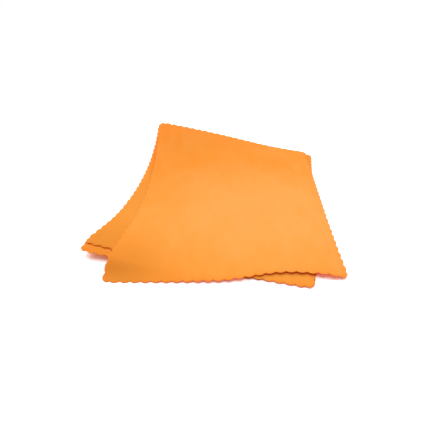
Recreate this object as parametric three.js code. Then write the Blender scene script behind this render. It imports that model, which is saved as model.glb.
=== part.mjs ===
// Microfiber polishing cloths: three loose sheets with scalloped edges, laid one on another.
// Millimetres. +X is to the viewer's right, +Y away from the viewer, +Z up, the table at Z = 0.

import * as THREE from 'three';
import { mergeGeometries } from 'three/addons/utils/BufferGeometryUtils.js';

// One cloth
const clothWidth = 250;
const clothLength = 300;
const fabricThickness = 1;
const cornerRadius = 11;
const scallopDepth = 1.9;
const scallopsAcross = 24;
const scallopsAlong = 28;

// Air left between one cloth and the next
const restGap = 0.3;

// How each cloth lies: the place of its middle, its turn, and how its edges are drawn.
// A draw is positive where the middle of an edge is pulled in. Lean takes the far edge to the right.
// Fan makes the left edge longer than the right edge. A ruck draws the near edge in where it runs out.
const bottomLay = {
  right: 10.1, away: 48, turnDegrees: -9.9,
  leftDraw: 2.1, rightDraw: -1, nearDraw: -1.5, farDraw: 6, lean: 9.4, fan: -1, ruckDraw: 0,
};
const middleLay = {
  right: -1.1, away: 53.6, turnDegrees: -13.8,
  leftDraw: 13, rightDraw: -1, nearDraw: 0, farDraw: 3, lean: -12.9, fan: -4.2, ruckDraw: 0,
};
const topLay = {
  right: 23.9, away: 36.6, turnDegrees: -0.4,
  leftDraw: 9.5, rightDraw: 5, nearDraw: -1.3, farDraw: -4.5, lean: 14.7, fan: 14.1, ruckDraw: 8.8,
};

// The pile's far left corner curls up: its rise, how far the curl runs in from the far edge,
// and how fast it dies out towards the right
const farLeftRise = 31.1;
const farCurlReach = 208.6;
const farCurlPower = 1.43;

// The pile's near left corner stands up too, within a reach
const nearLeftRise = 9.9;
const nearLeftReach = 107;

// A bend laid over a bend is a little wider and higher for each cloth
const reachGrowth = 8;
const riseGrowthShare = 0.05;

// Where a cloth hangs past the one below, it runs on level and then sinks to the table
const levelOverhang = 1.8;
const sinkLength = 22.9;

// What the top cloth does by itself: both curls rise further, and its near edge has a ruck
const topFarLeftRise = 16.8;
const topNearRightRise = 1.8;
const topNearCurlReach = 163;
const topNearCurlPower = 1.54;
const ruckRise = 0.8;
const ruckReachAcross = 82;
const ruckReachAlong = 100;
const ruckPlaceShare = 0.755;

// How finely a cloth is divided
const pointsPerScallop = 4;
const scallopsPerCell = 2;
const bandDepth = 9;
const unlayingPasses = 3;

const halfWidth = clothWidth / 2;
const halfLength = clothLength / 2;
const layerPitch = fabricThickness + restGap;
const cellsAcross = scallopsAcross / scallopsPerCell;
const cellsAlong = scallopsAlong / scallopsPerCell;

// A smooth hill: 1 at its middle, 0 at its reach and beyond
function hill(distance, reach) {
  return Math.max(0, 1 - (distance / reach) ** 2) ** 3;
}

// How much of a ruck there is at a point of the flat cloth: all of it on its ridge at the near edge
function ruckShare({ x, y }) {
  const ridge = (ruckPlaceShare - 1 / 2) * clothWidth;
  return hill(x - ridge, ruckReachAcross) * hill(y + halfLength, ruckReachAlong);
}

// How far a point of the flat cloth is moved within the cloth by its draws, lean, fan and ruck
function drawnShift(lay, { x, y }) {
  const across = x / halfWidth;
  const along = y / halfLength;
  const leftPull = lay.leftDraw * (1 - across) / 2;
  const rightPull = lay.rightDraw * (1 + across) / 2;
  const nearPull = lay.nearDraw * (1 - along) / 2;
  const farPull = lay.farDraw * (1 + along) / 2;
  return new THREE.Vector2(
    lay.lean * along + (1 - along ** 2) * (leftPull - rightPull),
    (1 - across ** 2) * (nearPull - farPull) - lay.fan * across * (1 + along) / 2
      + lay.ruckDraw * ruckShare({ x, y }),
  );
}

// Takes a point of the flat cloth to its place on the table
function layPoint(lay, point) {
  const turn = THREE.MathUtils.degToRad(lay.turnDegrees);
  return point.clone()
    .add(drawnShift(lay, point))
    .rotateAround(new THREE.Vector2(), turn)
    .add(new THREE.Vector2(lay.right, lay.away));
}

// Takes a place on the table back to the flat cloth, closing in on it in a few passes
function unlayPoint(lay, place) {
  const turn = THREE.MathUtils.degToRad(lay.turnDegrees);
  const drawn = place.clone()
    .sub(new THREE.Vector2(lay.right, lay.away))
    .rotateAround(new THREE.Vector2(), -turn);
  let flat = drawn;
  for (let pass = 0; pass < unlayingPasses; pass += 1) {
    const kept = flat.clone().clamp(
      new THREE.Vector2(-clothWidth, -clothLength),
      new THREE.Vector2(clothWidth, clothLength),
    );
    flat = drawn.clone().sub(drawnShift(lay, kept));
  }
  return flat;
}

// A curl that rises towards one corner: fromEdge is how far a point is from the curled edge,
// and fromSide how far it is from the side where the curl has died out
function curl(fromEdge, fromSide, reach, power) {
  const steepness = Math.max(0, 1 - fromEdge / reach) ** 2;
  return steepness * Math.max(0, fromSide / clothWidth) ** power;
}

// Where the near left curl has its top
const nearLeftCorner = layPoint(bottomLay, new THREE.Vector2(-halfWidth, -halfLength));

// How high the pile's far left curl stands at a place
function farLeftHeight(place) {
  const flat = unlayPoint(bottomLay, place);
  return farLeftRise * curl(halfLength - flat.y, halfWidth - flat.x, farCurlReach, farCurlPower);
}

// How high the pile's near left corner stands at a place, for a layer counted from the bottom
function nearLeftHeight(place, layer) {
  return nearLeftRise * hill(place.distanceTo(nearLeftCorner), nearLeftReach + layer * reachGrowth);
}

// How much of its height a cloth keeps at a place: 1 on the cloth that carries it, 0 well past it
function carriedShare(carrierLay, place) {
  const flat = unlayPoint(carrierLay, place);
  const past = Math.max(Math.abs(flat.x) - halfWidth, Math.abs(flat.y) - halfLength);
  return 1 - THREE.MathUtils.smoothstep(past, levelOverhang, levelOverhang + sinkLength);
}

// What the top cloth adds by itself, at a point of the flat cloth
function topRelief(point) {
  const { x, y } = point;
  const farCurl = curl(halfLength - y, halfWidth - x, farCurlReach, farCurlPower);
  const nearCurl = curl(halfLength + y, halfWidth + x, topNearCurlReach, topNearCurlPower);
  return topFarLeftRise * farCurl + topNearRightRise * nearCurl + ruckRise * ruckShare(point);
}

// The underside of a laid cloth over a point of the flat cloth; carriers are the cloths below it
function undersidePoint(lay, carriers, point) {
  const place = layPoint(lay, point);
  const layer = carriers.length;
  const growth = 1 + layer * riseGrowthShare;
  const carried = carriers.map((carrier) => carriedShare(carrier, place));
  const layers = carried.reduce((sum, part) => sum + part, 0) * layerPitch;
  const [onBottom = 1] = carried;
  const curls = farLeftHeight(place) + onBottom * nearLeftHeight(place, layer);
  const ownRelief = lay === topLay ? topRelief(point) : 0;
  return new THREE.Vector3(place.x, place.y, curls * growth + layers + ownRelief);
}

// A loop of evenly spaced points, anticlockwise from the near left corner
function rectangleLoop(reachX, reachY, stepsAcross, stepsAlong) {
  const corners = [
    new THREE.Vector2(-reachX, -reachY),
    new THREE.Vector2(reachX, -reachY),
    new THREE.Vector2(reachX, reachY),
    new THREE.Vector2(-reachX, reachY),
  ];
  return corners.flatMap((start, side) => {
    const end = corners[(side + 1) % corners.length];
    const steps = side % 2 === 0 ? stepsAcross : stepsAlong;
    return Array.from({ length: steps }, (_, step) => start.clone().lerp(end, step / steps));
  });
}

// The cut edge of the flat cloth: round lobes between sharp notches, and rounded corners
function scallopedLoop() {
  const plain = rectangleLoop(
    halfWidth, halfLength, scallopsAcross * pointsPerScallop, scallopsAlong * pointsPerScallop,
  );
  const innerX = halfWidth - cornerRadius;
  const innerY = halfLength - cornerRadius;
  return plain.map((point, index) => {
    const inner = new THREE.Vector2(
      THREE.MathUtils.clamp(point.x, -innerX, innerX),
      THREE.MathUtils.clamp(point.y, -innerY, innerY),
    );
    const phase = (index % pointsPerScallop) / pointsPerScallop;
    const notch = scallopDepth * (1 - Math.sin(Math.PI * phase));
    return point.clone().sub(inner).setLength(cornerRadius - notch).add(inner);
  });
}

// The points inside the edge band, in rows from near to far
function innerGrid() {
  const reachX = halfWidth - bandDepth;
  const reachY = halfLength - bandDepth;
  const grid = [];
  for (let row = 0; row <= cellsAlong; row += 1) {
    for (let column = 0; column <= cellsAcross; column += 1) {
      grid.push(new THREE.Vector2(
        THREE.MathUtils.lerp(-reachX, reachX, column / cellsAcross),
        THREE.MathUtils.lerp(-reachY, reachY, row / cellsAlong),
      ));
    }
  }
  return grid;
}

// Numbers of the grid's border points, in the same order as the edge loop
function gridBorder() {
  const numberOf = (column, row) => row * (cellsAcross + 1) + column;
  const steps = (count) => Array.from({ length: count }, (_, step) => step);
  return [
    ...steps(cellsAcross).map((step) => numberOf(step, 0)),
    ...steps(cellsAlong).map((step) => numberOf(cellsAcross, step)),
    ...steps(cellsAcross).map((step) => numberOf(cellsAcross - step, cellsAlong)),
    ...steps(cellsAlong).map((step) => numberOf(0, cellsAlong - step)),
  ];
}

// Triangles of one face, anticlockwise from above. Edge points are numbered first, then the grid.
function faceTriangles(edgeCount) {
  const triangles = [];
  const row = cellsAcross + 1;
  for (let cell = 0; cell < cellsAcross * cellsAlong; cell += 1) {
    const corner = edgeCount + Math.floor(cell / cellsAcross) * row + (cell % cellsAcross);
    triangles.push([corner, corner + 1, corner + row + 1], [corner, corner + row + 1, corner + row]);
  }
  const border = gridBorder().map((number) => edgeCount + number);
  const edgeSteps = edgeCount / border.length;
  border.forEach((here, index) => {
    const next = border[(index + 1) % border.length];
    const first = index * edgeSteps;
    for (let step = 0; step < edgeSteps; step += 1) {
      const inner = step < edgeSteps / 2 ? here : next;
      triangles.push([first + step, (first + step + 1) % edgeCount, inner]);
    }
    triangles.push([here, first + edgeSteps / 2, next]);
  });
  return triangles;
}

// A geometry from points and triangles, shaded smoothly within itself
function skin(points, triangles) {
  const geometry = new THREE.BufferGeometry().setFromPoints(points);
  geometry.setIndex(triangles.flat());
  geometry.computeVertexNormals();
  return geometry;
}

// One closed cloth: upper face, lower face and the cut edge between them
function clothGeometry(lay, carriers) {
  const edge = scallopedLoop();
  const flat = [...edge, ...innerGrid()];
  const lower = flat.map((point) => undersidePoint(lay, carriers, point));
  const up = new THREE.Vector3(0, 0, fabricThickness);
  const upper = lower.map((point) => point.clone().add(up));
  const upward = faceTriangles(edge.length);
  const downward = upward.map(([a, b, c]) => [a, c, b]);

  const wall = [...lower.slice(0, edge.length), ...upper.slice(0, edge.length)];
  const wallTriangles = edge.flatMap((_, here) => {
    const next = (here + 1) % edge.length;
    return [[here, next, edge.length + next], [here, edge.length + next, edge.length + here]];
  });
  return mergeGeometries([skin(upper, upward), skin(lower, downward), skin(wall, wallTriangles)]);
}

// One cloth of matt dyed suede, laid over the cloths that carry it
function cloth(name, lay, carriers, color) {
  const fabric = new THREE.MeshStandardMaterial({ color, roughness: 0.95, metalness: 0 });
  const mesh = new THREE.Mesh(clothGeometry(lay, carriers), fabric);
  mesh.name = name;
  return mesh;
}

const pile = new THREE.Group();
pile.add(
  cloth('bottom_cloth', bottomLay, [], 0xf59a47),
  cloth('middle_cloth', middleLay, [bottomLay], 0xf59c49),
  cloth('top_cloth', topLay, [bottomLay, middleLay], 0xfba84e),
);

// The origin is on the table, under the middle of the pile's box
const bounds = new THREE.Box3().setFromObject(pile);
const middle = bounds.getCenter(new THREE.Vector3());
pile.position.set(-middle.x, -middle.y, -bounds.min.z);

export default pile;
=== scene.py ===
"""Microfiber polishing cloths: three scalloped suede sheets in a loose pile, for Blender 4.5."""
from __future__ import annotations

import logging
import math
from dataclasses import dataclass, field
from enum import Enum

import bpy
import numpy as np
from mathutils import Matrix, Vector


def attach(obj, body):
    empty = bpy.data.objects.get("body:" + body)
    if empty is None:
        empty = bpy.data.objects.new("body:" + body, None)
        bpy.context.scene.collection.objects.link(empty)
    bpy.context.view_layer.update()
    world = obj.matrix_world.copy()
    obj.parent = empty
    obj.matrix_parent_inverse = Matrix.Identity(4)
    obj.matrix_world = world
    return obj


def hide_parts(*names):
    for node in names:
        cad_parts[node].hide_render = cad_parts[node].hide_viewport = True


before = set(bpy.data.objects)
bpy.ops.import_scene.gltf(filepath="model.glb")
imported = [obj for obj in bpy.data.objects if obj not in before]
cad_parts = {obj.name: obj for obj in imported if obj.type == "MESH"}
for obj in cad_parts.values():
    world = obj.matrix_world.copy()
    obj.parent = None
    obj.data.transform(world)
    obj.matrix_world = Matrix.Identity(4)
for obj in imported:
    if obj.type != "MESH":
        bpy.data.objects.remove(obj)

LOG = logging.getLogger("polishing_cloth")
PHOTO_SIDE_PX = 430

Colour = tuple[float, float, float, float]
Triple = tuple[float, float, float]
Socket = bpy.types.NodeSocket

# The least length that anything is divided by.
LEAST_LENGTH = 1e-9
# Pitch of the wave node's bands at a scale of 1.
WAVE_NODE_PITCH = math.pi / 10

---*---

> _INSTRUCTIONS FOR THE TASK_
Everything from the first line above up to and including the line that contains "table at Z = 0." should be printed exactly; please print only that.

> _PROBLEM SOLUTION_
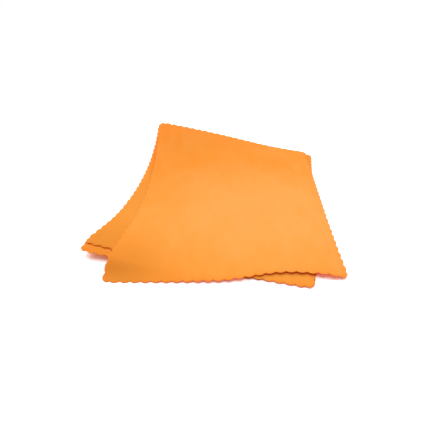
Recreate this object as parametric three.js code. Then write the Blender scene script behind this render. It imports that model, which is saved as model.glb.
=== part.mjs ===
// Microfiber polishing cloths: three loose sheets with scalloped edges, laid one on another.
// Millimetres. +X is to the viewer's right, +Y away from the viewer, +Z up, the table at Z = 0.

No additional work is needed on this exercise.